An impasse between Malaysia’s newly elected Pakatan Harapan ruling coalition and the country’s influential ethnic Malay royals over the appointment of a new attorney general has underscored the potential for resistance to the new government’s reform agenda.

Tommy Thomas, a veteran lawyer and constitutional law expert, was the unanimous choice of Harapan’s leaders and component parties for the post. His nomination to be the nation’s top lawyer, however, was opposed by some because the candidate, an ethnic Indian Christian, is not from the Malay Muslim majority.

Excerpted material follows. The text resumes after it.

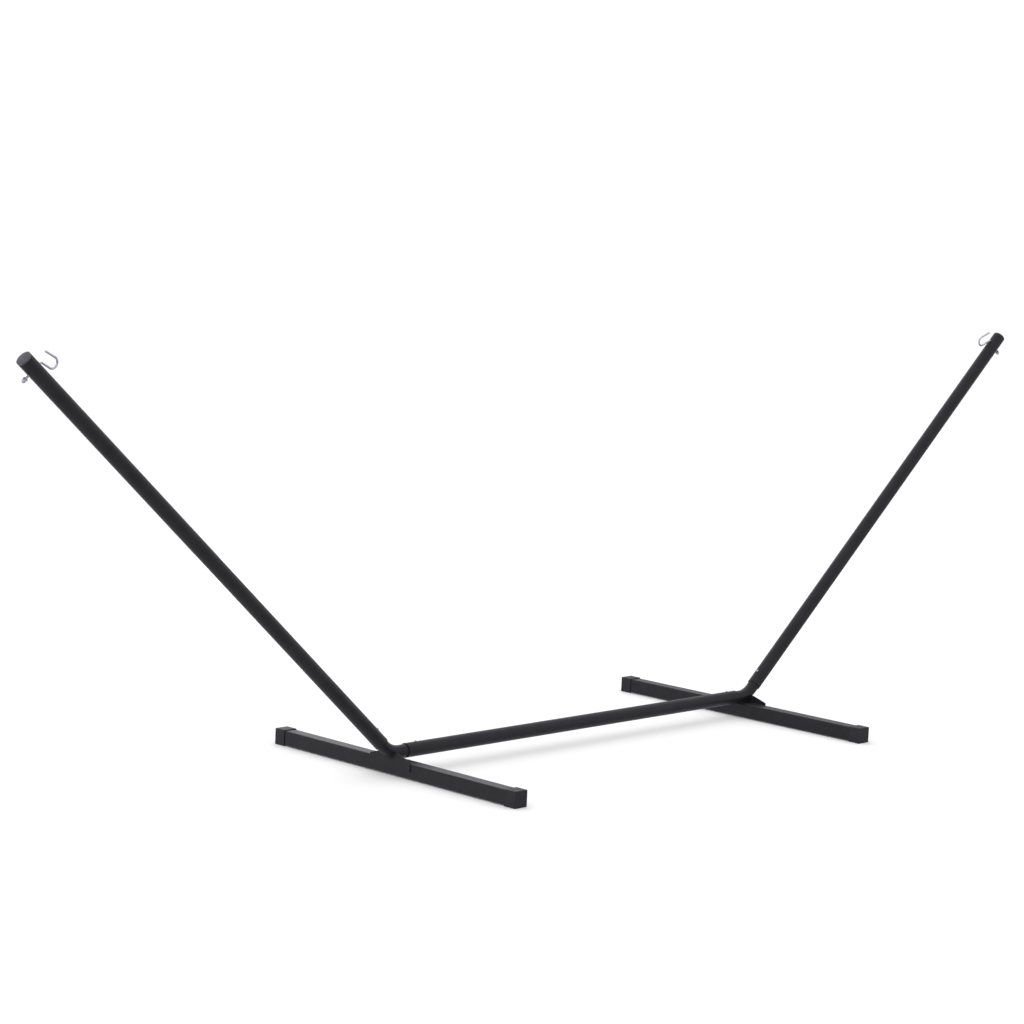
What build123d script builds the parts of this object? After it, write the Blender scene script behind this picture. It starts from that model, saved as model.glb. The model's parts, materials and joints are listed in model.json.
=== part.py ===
from build123d import *
import os
from math import cos, radians, sin, sqrt

# Free-standing steel hammock stand. Two square feet lie across the stand, a bent elbow is
# welded on each foot, and one beam and two rising arms sleeve over the elbows' legs.
# Frame, in millimetres: X runs along the stand, Y along the feet, Z up. The origin is on the
# ground, midway between the feet and under the middle of the beam.

# Feet: square tube, with a box cap over each end that also carries the stand
FOOT_SPACING = 1724.0
FOOT_OVERALL = 1142.0
FOOT_SIDE = 50.0
FOOT_WALL = 2.0
FOOT_CORNER = 5.0
FOOT_CAP_WALL = 2.5
FOOT_CAP_END = 3.0
FOOT_CAP_LENGTH = 46.0
FOOT_CAP_CORNER = 3.0
FOOT_CAP_EDGE = 1.5
FOOT_CAP_LEAD = 0.9  # the socket's mouth is this much wider all round
FOOT_CAP_LEAD_DEPTH = 4.0

# Round tubes: the elbow's legs slide into the beam and the arms
TUBE_RADIUS = 48.3 / 2
ELBOW_RADIUS = 42.4 / 2
ELBOW_WALL = 2.5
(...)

Thousands signed an online petition opposing his appointment on ethnic and religious grounds, a stance supported by the opposition Islamist party Parti Islam Se-Malaysia (PAS), which argued that a non-Muslim would not be capable of advising the government on matters pertaining to Islam.

Prime Minister Mahathir Mohamad sent a letter last month to Sultan Muhammad V, the country’s constitutional monarch, or Yang di-Pertuan Agong, advising the ruler to dismiss Mohamed Apandi Ali, the attorney general appointed by scandal-plagued former premier Najib Razak, and to appoint Thomas as his replacement.

Though the Agong is constitutionally required to act on the advice of the prime minister, legal experts say, Malaysian media sources reported that the palace had initially opposed Thomas’ nomination and preferred that a Malay Muslim fill the post. That stance was supported by other Malay royals who comprise the Council of Rulers.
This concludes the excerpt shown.